___ Collected data

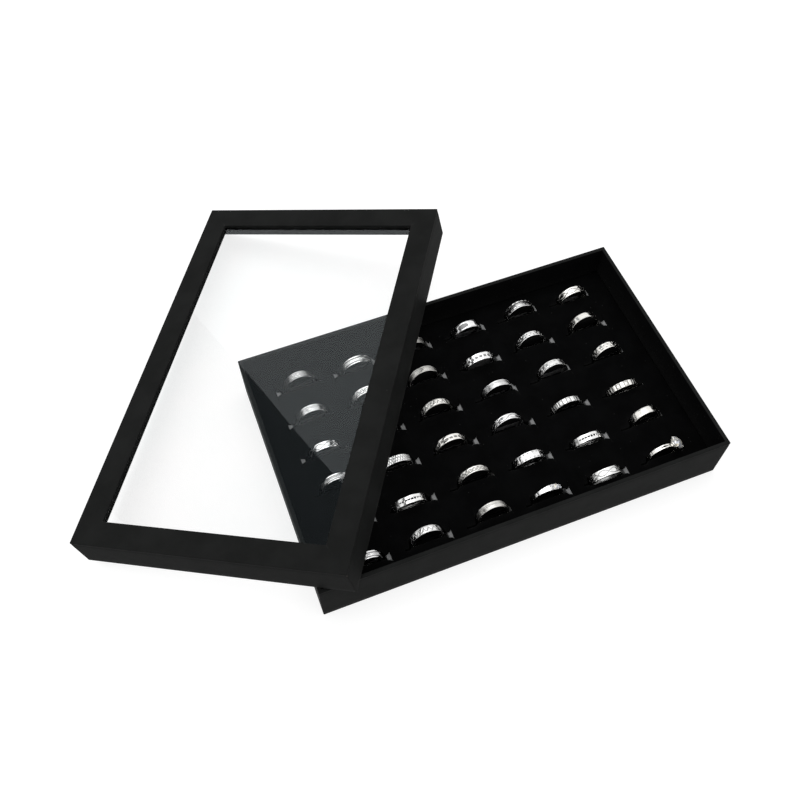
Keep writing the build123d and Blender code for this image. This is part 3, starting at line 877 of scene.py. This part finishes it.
def foam_loops(ring):
    """The foam of one cell: a pocket that clears the velvet's flaps, its edges crushed soft."""
    left, right = pocket_reach(ring)
    slit_xs, far, near, _ = slit_sides(ring)
    xs = slot_stations() / (SLOT_LENGTH / 2)
    xs = np.where(xs < 0, xs * left, xs * right)
    sway = 0.12 * np.sin(xs * 1.1 + ring[0] * 2.3 + ring[1])
    far = np.maximum(POCKET_HALF, np.interp(xs, slit_xs, far) + FLAP_ROOM) + sway
    near = np.minimum(-POCKET_HALF, np.interp(xs, slit_xs, near) - FLAP_ROOM) + sway
    top = FOAM_TOP - FOAM_SINK
    crushed = [(0.5, 0.0), (0.15, 0.1), (0.0, 0.45)]
    wall = [(0.08, 3.0), (-0.05, 6.5), (0.1, 9.8), (0.1, top - LINER_TOP)]
    loops = [cell_rim(top)]
    for back, depth in crushed + wall:
        loop = around(xs * (1 + 0.01 * back), far + back, near - back)
        loops.append(np.column_stack([loop, np.full(len(loop), top - depth)]))
    loops.append(cell_rim(LINER_TOP))
    return loops, [0.0] * len(loops)


def make_pad():
    low, high = (np.array(p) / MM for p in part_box("pad_cover"))
    half_x, half_y = (high - low)[:2] / 2
    rim = [
        (0, PAD_TOP), (0.55, PAD_TOP), (0.3, PAD_TOP - 0.1), (0.08, PAD_TOP - 0.4), (0.0, FOAM_TOP),
        (0.0, PAD_TOP - 5.0), (0.3, PAD_TOP - 5.0), (0.3, FOAM_TOP), (0, FOAM_TOP),
    ]
    velvet = slab_with_slots("pad_velvet", half_x, half_y, velvet_loops, rim, VELVET_FINISH)
    hand_over(velvet, "black_velvet", "pad_cover")
    top = FOAM_TOP - FOAM_SINK
    rim = [
        (0, top), (0.6, top), (0.45, FOAM_TOP - 0.3), (0.4, FOAM_TOP - 2), (0.4, LINER_TOP + 1),
        (0.6, LINER_TOP), (0, LINER_TOP),
    ]
    foam = slab_with_slots("pad_foam", half_x, half_y, foam_loops, rim, FOAM_FINISH)
    hand_over(foam, "grey_foam", "pad_foam_bars", "pad_foam_spacers")


# ---------------------------------------------------------------- engraving
def saw(t):
    """A triangle wave from -1 to 1 with a period of 1."""
    return 4 * np.abs(t - np.floor(t + 0.5)) - 1


def line(distance, half_width, soft=0.2):
    """1 on a line, 0 away from it."""
    return np.clip((half_width + soft - np.abs(distance)) / soft, 0, 1)


def engrave_plain(arc, y, width):
    return 0.35 * line(np.abs(y) - width * 0.42, 0.06)


def engrave_ridges(arc, y, width):
    return 0.5 - 0.5 * np.cos(2 * math.pi * y / (width / 5))


def engrave_twin_lines(arc, y, width):
    lines = line(np.abs(y) - width / 4, 0.16)
    ticks = line(saw(arc / 1.5), 0.25, 0.3) * (np.abs(y) < width / 4)
    return np.maximum(lines, 0.7 * ticks)


def engrave_hatch(arc, y, width):
    slants = line(saw((arc + 1.3 * y) / 1.7), 0.22, 0.25)
    return np.maximum(slants * (np.abs(y) < width * 0.32), line(np.abs(y) - width * 0.36, 0.1))


def engrave_oval(arc, y, width):
    oval = np.hypot(arc / (width * 0.75), y / (width * 0.3))
    return np.maximum(np.clip((1.08 - oval) / 0.1, 0, 1), 0.5 * line(np.abs(y) - width * 0.42, 0.08))


def engrave_bright_middle(arc, y, width):
    dash = 0.6 + 0.4 * np.sign(saw(arc / 2.8))
    return line(np.abs(y) - width * 0.33, 0.14) * dash


def engrave_double_wave(arc, y, width):
    sway = width * 0.3 * np.sin(arc / 2.3)
    return np.maximum(line(y - sway, 0.08), line(y + sway, 0.08))


def engrave_chevrons(arc, y, width):
    return line(saw((arc - 1.5 * np.abs(y)) / 1.9), 0.24, 0.25) * (np.abs(y) < width * 0.4)


def engrave_circles(arc, y, width):
    radius = width * 0.27
    along = (arc / (2.6 * radius) - np.round(arc / (2.6 * radius))) * 2.6 * radius
    rings = line(np.hypot(along, y) - radius, 0.13)
    return np.maximum(rings, line(np.hypot(along, y), 0.2))


def engrave_windows(arc, y, width):
    along = np.abs(arc / 2.9 - np.round(arc / 2.9)) * 2.9
    return np.clip((1.05 - along) / 0.12, 0, 1) * np.clip((width * 0.17 - np.abs(y)) / 0.1, 0, 1)


def engrave_dots(arc, y, width):
    along = (arc / 1.5 - np.round(arc / 1.5)) * 1.5
    side = width * 0.2 * np.where(np.round(arc / 1.5) % 2 == 0, 1, -1)
    return np.clip((0.5 - np.hypot(along, y - side)) / 0.12, 0, 1)


def engrave_zigzag(arc, y, width):
    zigzag = line(y - width * 0.28 * saw(arc / 3.2), 0.2)
    return np.maximum(zigzag, 0.6 * line(np.abs(y) - width * 0.42, 0.06))


def engrave_diamonds(arc, y, width):
    lattice = np.abs(saw(arc / 3.4)) - np.abs(y) / (width * 0.4)
    return line(lattice, 0.12, 0.14) * (np.abs(y) < width * 0.42)


def engrave_panels(arc, y, width):
    step = 2.75
    along = np.abs(arc / step - np.round(arc / step)) * step
    border = line(np.maximum(along / (step * 0.5), np.abs(y) / (width * 0.5)) - 0.66, 0.09, 0.08)
    joint = line(along - step / 2, 0.18)
    return np.maximum(joint, 0.8 * border * (np.round(arc / step) % 2 == 0))


ENGRAVINGS = {
    "plain": engrave_plain, "ridges": engrave_ridges, "twin_lines": engrave_twin_lines,
    "hatch": engrave_hatch, "oval": engrave_oval, "bright_middle": engrave_bright_middle,
    "double_wave": engrave_double_wave, "chevrons": engrave_chevrons, "circles": engrave_circles,
    "windows": engrave_windows, "dots": engrave_dots, "zigzag": engrave_zigzag,
    "diamonds": engrave_diamonds, "panels": engrave_panels,
}


# ---------------------------------------------------------------- rings
def band_section(columns=17):
    """Across a band: (share of its width from -1 to 1, share of its wall from outside 0 to
    inside 1, engraved or not). Edges are bevelled and the inside is domed."""
    outside = [(v, 0.0, 1.0) for v in np.linspace(-0.9, 0.9, columns)]
    right = [(0.975, 0.05, 0.0), (1.0, 0.2, 0.0), (1.0, 0.75, 0.0), (0.9, 0.93, 0.0)]
    inside = [(0.45, 1.0, 0.0), (-0.45, 1.0, 0.0)]
    left = [(-v, w, e) for v, w, e in reversed(right)]
    return np.array(outside + right + inside + left)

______

## Set problem
Write down again the exact lines running from the beginning of the data to the line containing "return 0.35 *", with both ends included.

## Final result
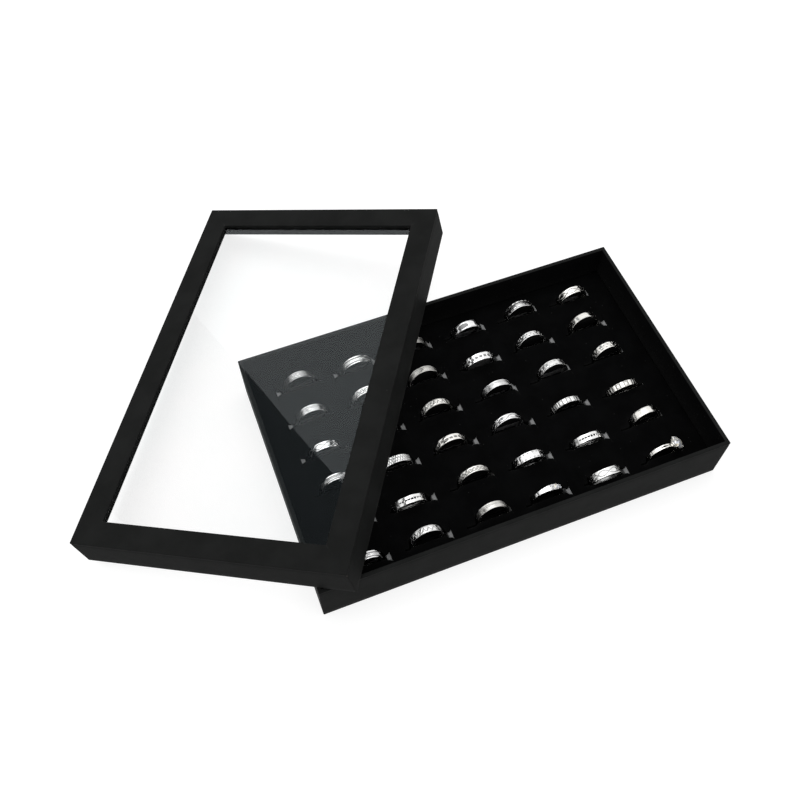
Keep writing the build123d and Blender code for this image. This is part 3, starting at line 877 of scene.py. This part finishes it.
def foam_loops(ring):
    """The foam of one cell: a pocket that clears the velvet's flaps, its edges crushed soft."""
    left, right = pocket_reach(ring)
    slit_xs, far, near, _ = slit_sides(ring)
    xs = slot_stations() / (SLOT_LENGTH / 2)
    xs = np.where(xs < 0, xs * left, xs * right)
    sway = 0.12 * np.sin(xs * 1.1 + ring[0] * 2.3 + ring[1])
    far = np.maximum(POCKET_HALF, np.interp(xs, slit_xs, far) + FLAP_ROOM) + sway
    near = np.minimum(-POCKET_HALF, np.interp(xs, slit_xs, near) - FLAP_ROOM) + sway
    top = FOAM_TOP - FOAM_SINK
    crushed = [(0.5, 0.0), (0.15, 0.1), (0.0, 0.45)]
    wall = [(0.08, 3.0), (-0.05, 6.5), (0.1, 9.8), (0.1, top - LINER_TOP)]
    loops = [cell_rim(top)]
    for back, depth in crushed + wall:
        loop = around(xs * (1 + 0.01 * back), far + back, near - back)
        loops.append(np.column_stack([loop, np.full(len(loop), top - depth)]))
    loops.append(cell_rim(LINER_TOP))
    return loops, [0.0] * len(loops)


def make_pad():
    low, high = (np.array(p) / MM for p in part_box("pad_cover"))
    half_x, half_y = (high - low)[:2] / 2
    rim = [
        (0, PAD_TOP), (0.55, PAD_TOP), (0.3, PAD_TOP - 0.1), (0.08, PAD_TOP - 0.4), (0.0, FOAM_TOP),
        (0.0, PAD_TOP - 5.0), (0.3, PAD_TOP - 5.0), (0.3, FOAM_TOP), (0, FOAM_TOP),
    ]
    velvet = slab_with_slots("pad_velvet", half_x, half_y, velvet_loops, rim, VELVET_FINISH)
    hand_over(velvet, "black_velvet", "pad_cover")
    top = FOAM_TOP - FOAM_SINK
    rim = [
        (0, top), (0.6, top), (0.45, FOAM_TOP - 0.3), (0.4, FOAM_TOP - 2), (0.4, LINER_TOP + 1),
        (0.6, LINER_TOP), (0, LINER_TOP),
    ]
    foam = slab_with_slots("pad_foam", half_x, half_y, foam_loops, rim, FOAM_FINISH)
    hand_over(foam, "grey_foam", "pad_foam_bars", "pad_foam_spacers")


# ---------------------------------------------------------------- engraving
def saw(t):
    """A triangle wave from -1 to 1 with a period of 1."""
    return 4 * np.abs(t - np.floor(t + 0.5)) - 1


def line(distance, half_width, soft=0.2):
    """1 on a line, 0 away from it."""
    return np.clip((half_width + soft - np.abs(distance)) / soft, 0, 1)


def engrave_plain(arc, y, width):
    return 0.35 * line(np.abs(y) - width * 0.42, 0.06)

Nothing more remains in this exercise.